Namalomba, in an interview yesterday, confirmed writing Secretary to the Treasury on the matter.
Asked if Treasury managed to furnish the committee with the necessary documents by the end of business on August 13, Namalomba said no.
“I called the Secretary to Treasury last week. He says it is the Office of the President and Cabinet (OPC) that handled the transactions and not his office.
“I asked him to put this in writing. Once his response is with us, we will proceed to write OPC,” Namalomba said.
Secretary to Treasury Chauncy Simwaka was not immediately available for comment yesterday.
In September last year, former ACB director general Reyneck Matemba told the Legal and Government Assurances Cluster of Parliament that the bureau hit a blank wall in following up on the matter.

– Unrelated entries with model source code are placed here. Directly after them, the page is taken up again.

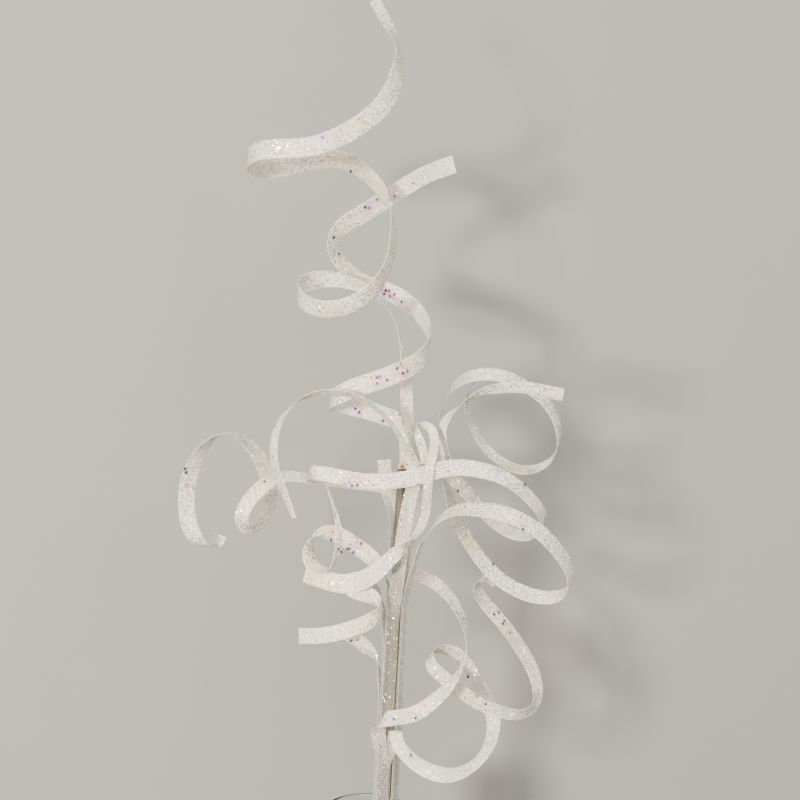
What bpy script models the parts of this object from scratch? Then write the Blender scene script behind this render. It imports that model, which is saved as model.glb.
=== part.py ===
"""A curly willow spray standing in a clear glass vase.

Thirteen flat strips, each curled into its own loose coil, are bundled by their straight shanks round a thin
brown stick, and the bundle leans on the rim of a tapered glass vase. Lengths below are in millimetres and
turned into metres where a mesh is made. The origin is the centre of the vase's foot, +Z is up, and the
spray is seen from the front along +Y with +X to the right.

Each strip's route is drawn as a front view: x to the right of the sight line, z above it, and depth behind
the plane of the stem. from_front() carries that drawing into space for the eye given below.
"""

import math

import bpy
import numpy as np

MM = 0.001

# The eye that the front view is drawn for: right of the vase's axis, above its foot, in front of the stem.
EYE_RIGHT = 20.4
EYE_UP = 433.0
EYE_AWAY = 750.0

# Vase
VASE_HEIGHT = 190.0
RIM_RADIUS = 23.4
FOOT_RADIUS = 31.0
WALL = 2.0
FLOOR = 12.0
FOOT_BEVEL = 2.0
RIM_ROUND = 1.0
FLARE = 1.6
VASE_SIDES = 56
VASE_LEVELS = 7

# Brown stick in the middle of the bundle
STICK_FOOT_RADIUS = 4.2
STICK_TOP_RADIUS = 2.7
STICK_TOP = 393.0
STICK_TAPER_FROM = 330.0
STICK_SIDES = 12
STICK_LEVELS = 14
CUT_SLOPE = 1.0
CLEARANCE = 0.3

# Centre line of the bundle as (height, x), from the vase's floor to the crown; its depth is zero throughout
BUNDLE_LINE = (
    (12.0, 2.4), (193.0, 12.2), (259.0, 15.8), (313.0, 18.7), (373.0, 20.8), (415.0, 22.6), (466.0, 23.2),
)

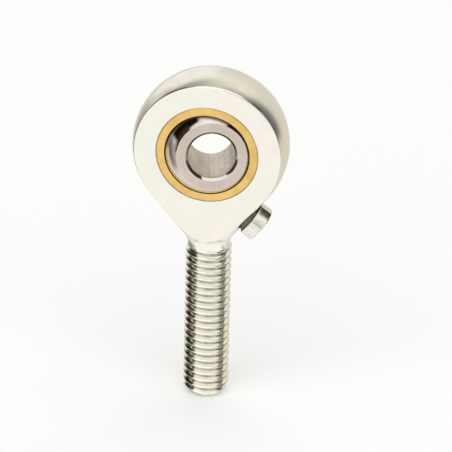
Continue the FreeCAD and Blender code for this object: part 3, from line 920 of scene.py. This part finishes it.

Answering a question from a member of the cluster, Matemba said their preliminary investigations into the matter revealed that the plane was battered and that proceeds of the sale never came to Malawi.
“We received that complaint at the ACB and the time we did our preliminary investigations, we noted that, and again, I will be blunt, first the case was political.
“Our preliminary investigation showed that the plane might have been battered and that no money was paid into Treasury Account Number one. But I will be honest on this one, I think as a bureau, we had challenges in pursuing this case because most, if not over 90 percent, of activities to do with this case happened outside of Malawi.
“You might have seen in our report that if there is one challenge of investigation that we meet it is to do with foreign investigations. They are very expensive. And with the levels of funds that we are receiving, if we have to do one foreign or external investigation, it means the whole of our investigation budget goes,” Matemba said.
According to Matemba, the ACB does not have the mandate to investigate across the border even in Chipata, Zambia.
“We have to rely on foreign law enforcement authorities to do the investigation on our part and give us the evidence.
“And for us to be able to get that evidence, we have a law which we call the Mutual Legal Assistance Criminal Matters Act and we, as ACB, cannot go and get that evidence,” Matemba said.
He added that they use the office of the Director of Public Prosecutions and the office of the Attorney General to submit a request under Mutual Legal Assistance and that, after doing that, they would have to wait for the other country to assist.
“If the other country is not cooperating, that’s the end of the matter. That’s one challenge in this case. We are not allowed to go there, get the evidence and bring it here. It will not be admissible in court,” Matemba said.